Ma c’è anche qualcosa di positivo in questa Sampdoria tornata a casa con le orecchie basse da Milano. Innanzi tutto la grinta, il marchio Stankovic, che si traduce in molti (anche troppi) cartellini gialli, ma che è testimonianza di un cambio di atteggiamento in campo. Poi, appunto, i primi venti minuti di equilibrio, fino al maledetto 1-0 di De Vrij su palla inattiva: ben giocati, con l’Inter in difficoltà a trovare spazi. Nella Samp, in questa fase, coesione e buon supporto reciproco. Il possesso palla complessivo (48% alla fine). L’aver trovato, altro merito dell’allenatore, altri giocatori nella rosa, che possono dare una mano a una squadra che, fin dall’estate, deve fare i conti con una crisi economica evidente. Amione non è impeccabile ma è materiale grezzo e interessante su cui lavorare. Yepes ha subito una bocciatura quasi unanime, dopo la buona prova di Cremona, ma si è trovato contro giocatori di qualità superiore e non ha mai mostrato gap dovuti a timidezza. Crescerà. Sulle carte d’identità, alla voce anno di nascita, c’è scritto 2002 e, sabato a San Siro, ha fatto l’esordio anche l’attaccante Primavera Montevago, 2003. La manovra, rispetto all’era Giampaolo, è meno stucchevole e prevedibile, senza quelle continue ripartenze dal basso che permettevano alle difese avversarie il posizionamento senza mai andare in affanno.

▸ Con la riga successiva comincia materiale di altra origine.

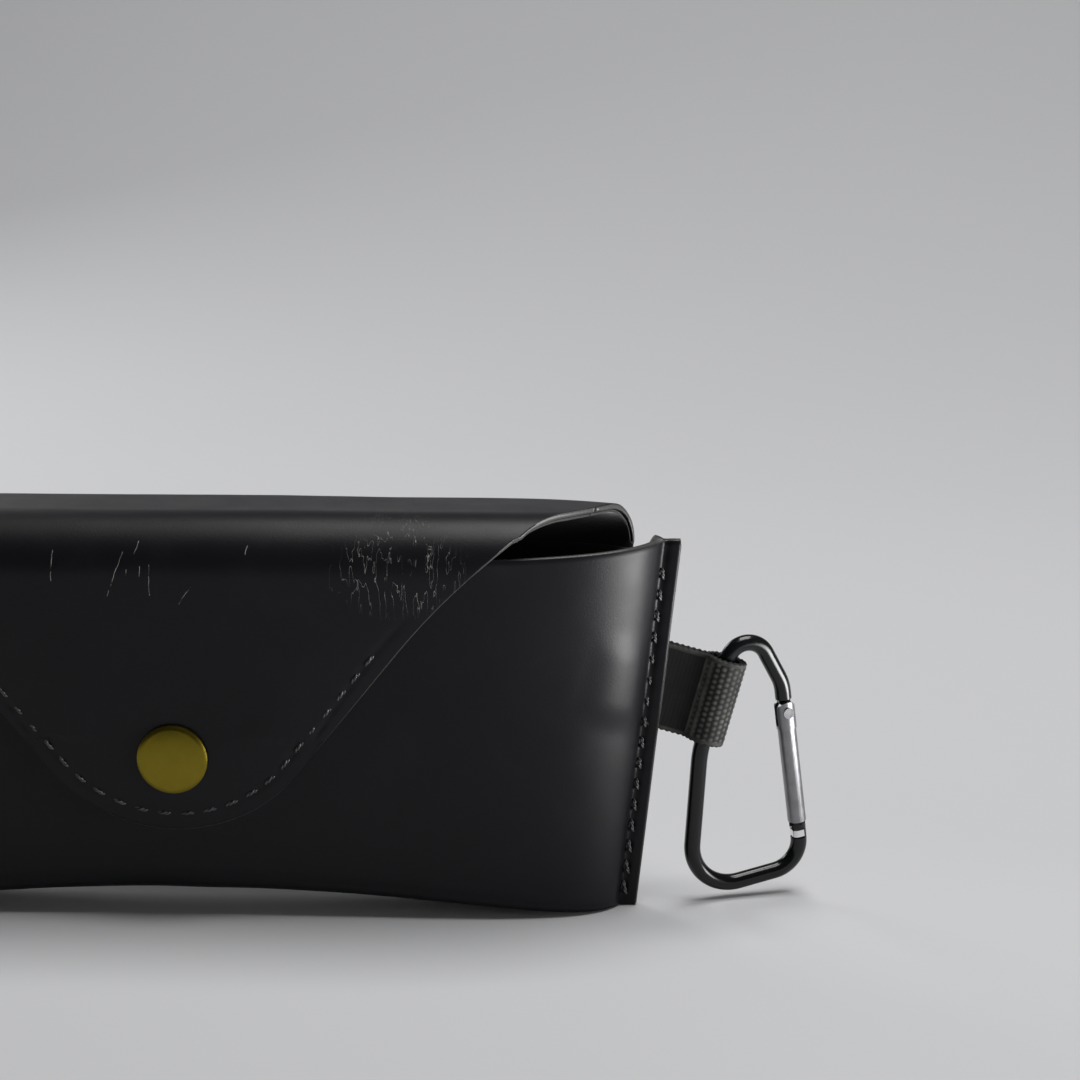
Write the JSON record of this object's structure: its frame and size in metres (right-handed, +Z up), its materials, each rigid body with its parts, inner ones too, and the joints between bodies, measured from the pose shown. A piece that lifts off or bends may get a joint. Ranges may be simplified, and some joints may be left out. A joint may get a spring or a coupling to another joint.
{
  "type": "eyeglasses case",
  "caption": "Soft leather eyeglasses pouch with a pointed snap flap, stitched sides and a webbing side tab carrying a small carabiner.",
  "frame": {"origin": "centre of the whole object's outline, on the surface it stands on", "axes": "+X along the case to the tab and carabiner, +Y from the flap's snap to the back panel, +Z up"},
  "size_m": [0.2042, 0.0325, 0.0745],
  "materials": {
    "leather": "smooth matte black coated leather",
    "lining": "brushed black microfibre",
    "thread": "black waxed polyester thread",
    "webbing": "woven black webbing",
    "brass": "satin antique brass",
    "snap_steel": "plated spring steel",
    "anodised_black": "satin black anodised",
    "bare_aluminium": "tumbled bare aluminium",
    "latch_steel": "bright steel"
  },
  "bodies": {
    "pouch": {"pouch_shell": "leather", "pouch_lining": "lining", "seam_thread_left": "thread", "seam_thread_right": "thread", "snap_stud": "snap_steel", "snap_post": "brass", "tab_anchor": "webbing"},
    "bridge": {"flap_bridge": "leather", "flap_bridge_lining": "lining"},
    "flap": {"flap_front": "leather", "flap_front_lining": "lining", "flap_thread": "thread", "snap_cap": "brass", "snap_socket": "snap_steel", "snap_spring": "snap_steel"},
    "tab": {"tab_loop": "webbing"},
    "carabiner": {"carabiner_body": "anodised_black", "gate_rivet": "bare_aluminium"},
    "gate": {"gate_tube": "bare_aluminium", "gate_latch": "latch_steel", "gate_plunger": "latch_steel", "gate_spring": "latch_steel"}
  },
  "joints": [
    {"name": "flap_back_fold", "type": "hinge", "parent": "pouch", "child": "bridge", "pos_m": [0, 0.01626, 0.06565], "axis": [-1, 0, 0], "range_deg": [0, 99]},
    {"name": "flap_front_fold", "type": "hinge", "parent": "bridge", "child": "flap", "pos_m": [0, -0.01345, 0.07147], "axis": [-1, 0, 0], "range_deg": [0, 165]},
    {"name": "tab_bend", "type": "hinge", "parent": "pouch", "child": "tab", "pos_m": [0.07904, 0.00176, 0.041], "axis": [0.2672, 0, 0.9636], "range_deg": [-45, 45]},
    {"name": "carabiner_swing", "type": "hinge", "parent": "tab", "child": "carabiner", "pos_m": [0.08482, 0.00176, 0.03939], "axis": [0.2672, 0, 0.9636], "range_deg": [-85, 50]},
    {"name": "gate_pivot", "type": "hinge", "parent": "carabiner", "child": "gate", "pos_m": [0.09743, 0.00654, 0.0357], "axis": [-0.3296, 0.9397, 0.0914], "range_deg": [0, 28], "stiffness_Nm_per_rad": 0.02, "springref_deg": -17.19}
  ],
  "couplings": [
    {"joint": "flap_back_fold", "follows": "flap_front_fold", "ratio": 0.6}
  ]
}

Ora ci sono tre partite da far fruttare al massimo, da qui alla sosta. Nessuna facile, nessuna impossibile, ovviamente con la nota a margine che quella da vincere a tutti i costi è la terza, quella contro il Lecce a Marassi, antagonista diretta da frenare e, chissà, agganciare o sorpassare. Ma non basta: servono altri punti per alleggerire la zavorra di un inizio di campionato traumatico.

E servono ritocchi sul mercato invernale, a cominciare da quello più urgente e inderogabile: un attaccante in grado di reggere il gioco e finalizzare. Perché è vero che l’anno scorso Caputo si svegliò, e come si svegliò, nel girone di ritorno. E’ vero che Gabbiadini può solo migliorare e Pussetto acquisire ritmo e convinzione. E’ vero che pure Quagliarella, a dispetto dell’età e dei problemi fisici contingenti, può dare (ed essere impiegato) di più. Ed è vero che, nel conto, manca quello che poteva essere e non è stato il promettente De Luca, subito messo fuori per un serio infortrunio, ora in via di recupero. Ma serve, straserve, un attaccante solido, affidabile, con le spalle larghe in tutti i sensi. E servirà alzare il tasso tecnico complessivo, magari provando a innestare chili e centimetri, oltre a qualità, in una squadra che ha perso muscoli a centrocampo.

Ovviamente, per fare questo, ci sono due strade. O le nozze con i fichi secchi, sacrificando magari un giocatore che ha mercato (Sabiri? Ma sarebbe meglio recuperarlo…) per investire su altre risorse. O, auspicabilmente, una nuova proprietà con disponibilità economiche. E siamo sempre al solito discorso che, innanzi tutto, va a riguardare la cordata Al Thani.

Su cui si è divisa la città sampdoriana, dai tifosi ai media. Divisi, appunto, tra chi non mette in discussione il progetto Di Silvio & C e quelli che, invece, credono che tutto questo sia solo un bluff. La verità, come spesso accade, probabilmente sta nel mezzo. L’unica offerta concreta e irrevocabile, al momento, è quella del gruppo Di Silvio & C. I soldi del famoso “acconto” da 40 milioni sul conto escrow non ci sono. La due diligence non è stata ancora espletata. L’esclusiva non è stata concessa dal trustee Vidal e lo sarà, solo, se e quando, arriveranno i soldi. Se e quando arriveranno, i tempi saranno stretti: questione di 2-3 settimane al massimo o, al limite, di giorni. Dipenderà essenzialmente dai tempi per la due diligence.

Ma sappiamo tutti che il Cda ha chiesto al trustee, in un incontro nei giorni scorsi, una deadline temporale, per non prolungare all’infinito questa agonia e buttarsi, eventualmente, su altre ipotesi operative. Lo hanno chiesto per il bene della Sampdoria.